- EXERCISE DIRECTIONS:
Hand back each line, unchanged, from the top down to the line where "obj.data.transform(world)" sits.

- RAW DATA:

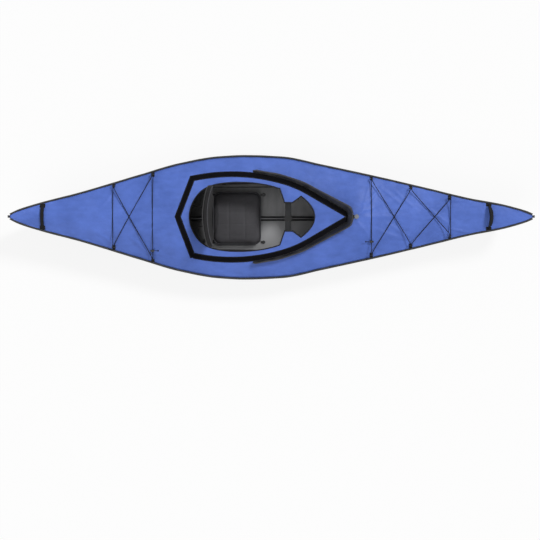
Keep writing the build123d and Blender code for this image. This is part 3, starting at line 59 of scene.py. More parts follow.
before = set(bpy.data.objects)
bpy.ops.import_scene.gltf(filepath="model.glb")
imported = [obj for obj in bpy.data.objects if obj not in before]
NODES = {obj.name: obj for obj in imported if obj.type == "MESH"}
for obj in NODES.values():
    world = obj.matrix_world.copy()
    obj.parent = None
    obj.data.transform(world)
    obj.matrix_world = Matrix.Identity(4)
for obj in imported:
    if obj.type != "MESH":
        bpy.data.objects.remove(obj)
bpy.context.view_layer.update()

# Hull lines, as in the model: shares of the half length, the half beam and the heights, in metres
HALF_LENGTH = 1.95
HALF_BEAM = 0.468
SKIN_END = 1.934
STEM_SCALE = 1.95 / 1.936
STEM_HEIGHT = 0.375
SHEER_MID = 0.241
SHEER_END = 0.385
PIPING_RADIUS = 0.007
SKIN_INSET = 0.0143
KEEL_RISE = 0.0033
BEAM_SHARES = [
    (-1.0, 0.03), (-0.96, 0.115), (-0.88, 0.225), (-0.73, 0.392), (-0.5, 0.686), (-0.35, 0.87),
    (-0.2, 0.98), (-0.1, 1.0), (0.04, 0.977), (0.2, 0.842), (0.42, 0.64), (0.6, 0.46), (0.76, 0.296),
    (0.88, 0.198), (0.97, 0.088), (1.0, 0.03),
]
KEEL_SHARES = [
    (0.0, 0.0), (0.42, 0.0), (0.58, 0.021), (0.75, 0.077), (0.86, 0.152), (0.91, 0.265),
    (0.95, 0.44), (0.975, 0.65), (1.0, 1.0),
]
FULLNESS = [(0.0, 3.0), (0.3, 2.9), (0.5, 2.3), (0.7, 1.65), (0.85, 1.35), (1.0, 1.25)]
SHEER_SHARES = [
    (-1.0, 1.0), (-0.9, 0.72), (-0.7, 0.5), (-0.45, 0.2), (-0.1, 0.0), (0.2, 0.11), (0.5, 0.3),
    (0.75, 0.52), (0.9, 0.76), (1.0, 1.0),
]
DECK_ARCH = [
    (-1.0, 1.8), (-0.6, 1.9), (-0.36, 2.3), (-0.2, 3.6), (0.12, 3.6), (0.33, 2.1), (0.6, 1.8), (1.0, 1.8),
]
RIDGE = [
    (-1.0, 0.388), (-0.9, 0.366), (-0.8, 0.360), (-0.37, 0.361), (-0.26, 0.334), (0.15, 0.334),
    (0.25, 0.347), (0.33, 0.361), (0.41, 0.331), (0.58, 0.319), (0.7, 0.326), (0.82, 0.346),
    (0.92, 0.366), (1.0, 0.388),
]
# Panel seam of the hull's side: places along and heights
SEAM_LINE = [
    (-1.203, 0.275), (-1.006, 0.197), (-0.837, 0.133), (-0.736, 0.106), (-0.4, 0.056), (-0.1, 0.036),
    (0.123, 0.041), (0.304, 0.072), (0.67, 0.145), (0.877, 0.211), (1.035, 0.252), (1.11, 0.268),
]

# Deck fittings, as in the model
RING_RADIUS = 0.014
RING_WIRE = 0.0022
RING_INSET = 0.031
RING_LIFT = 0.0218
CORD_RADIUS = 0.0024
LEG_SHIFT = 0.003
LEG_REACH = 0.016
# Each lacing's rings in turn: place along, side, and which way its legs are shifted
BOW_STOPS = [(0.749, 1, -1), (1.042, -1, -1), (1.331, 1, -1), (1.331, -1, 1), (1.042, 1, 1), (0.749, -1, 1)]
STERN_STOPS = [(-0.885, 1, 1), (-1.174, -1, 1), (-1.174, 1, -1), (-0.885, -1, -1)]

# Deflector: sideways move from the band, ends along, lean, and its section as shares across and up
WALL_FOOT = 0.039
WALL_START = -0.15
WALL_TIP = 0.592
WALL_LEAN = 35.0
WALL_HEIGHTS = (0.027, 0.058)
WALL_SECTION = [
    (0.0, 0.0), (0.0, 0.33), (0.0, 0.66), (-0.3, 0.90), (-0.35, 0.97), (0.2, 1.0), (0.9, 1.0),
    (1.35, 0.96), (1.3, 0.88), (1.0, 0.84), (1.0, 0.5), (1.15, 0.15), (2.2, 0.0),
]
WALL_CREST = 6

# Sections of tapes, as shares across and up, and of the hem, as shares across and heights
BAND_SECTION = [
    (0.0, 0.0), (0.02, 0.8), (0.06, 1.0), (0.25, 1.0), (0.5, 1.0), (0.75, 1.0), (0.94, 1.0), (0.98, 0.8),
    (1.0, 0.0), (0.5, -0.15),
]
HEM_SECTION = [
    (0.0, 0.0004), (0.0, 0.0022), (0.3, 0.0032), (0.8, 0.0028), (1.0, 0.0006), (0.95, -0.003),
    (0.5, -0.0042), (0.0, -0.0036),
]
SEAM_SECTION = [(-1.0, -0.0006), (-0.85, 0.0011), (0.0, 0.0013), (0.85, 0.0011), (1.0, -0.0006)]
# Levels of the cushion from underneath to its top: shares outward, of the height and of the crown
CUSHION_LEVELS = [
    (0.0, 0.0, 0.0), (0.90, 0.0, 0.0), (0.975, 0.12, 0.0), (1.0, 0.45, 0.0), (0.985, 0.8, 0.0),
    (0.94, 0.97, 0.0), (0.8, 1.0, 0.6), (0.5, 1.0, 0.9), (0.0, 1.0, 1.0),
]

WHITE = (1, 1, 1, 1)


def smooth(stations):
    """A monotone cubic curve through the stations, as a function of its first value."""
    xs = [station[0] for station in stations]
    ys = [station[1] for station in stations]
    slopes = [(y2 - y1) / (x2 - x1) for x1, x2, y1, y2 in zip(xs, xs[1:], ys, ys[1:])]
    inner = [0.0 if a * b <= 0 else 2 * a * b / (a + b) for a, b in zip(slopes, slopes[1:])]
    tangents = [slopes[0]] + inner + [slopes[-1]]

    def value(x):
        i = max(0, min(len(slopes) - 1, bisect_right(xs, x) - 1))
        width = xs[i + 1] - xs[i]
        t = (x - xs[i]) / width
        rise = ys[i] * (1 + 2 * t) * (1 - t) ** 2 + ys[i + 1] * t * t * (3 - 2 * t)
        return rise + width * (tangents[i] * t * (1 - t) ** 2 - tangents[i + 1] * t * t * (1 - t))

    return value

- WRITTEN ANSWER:
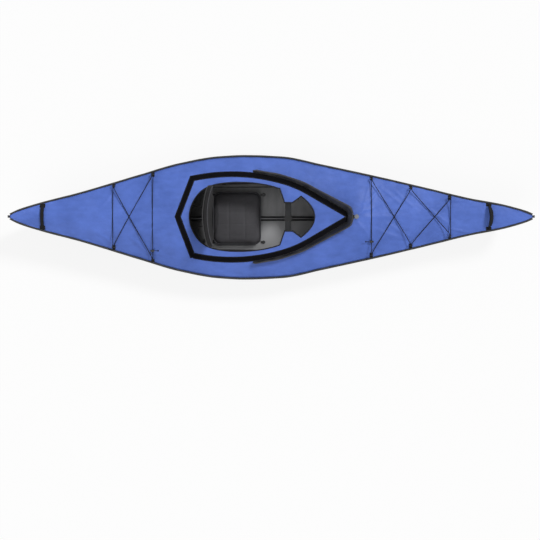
Keep writing the build123d and Blender code for this image. This is part 3, starting at line 59 of scene.py. More parts follow.
before = set(bpy.data.objects)
bpy.ops.import_scene.gltf(filepath="model.glb")
imported = [obj for obj in bpy.data.objects if obj not in before]
NODES = {obj.name: obj for obj in imported if obj.type == "MESH"}
for obj in NODES.values():
    world = obj.matrix_world.copy()
    obj.parent = None
    obj.data.transform(world)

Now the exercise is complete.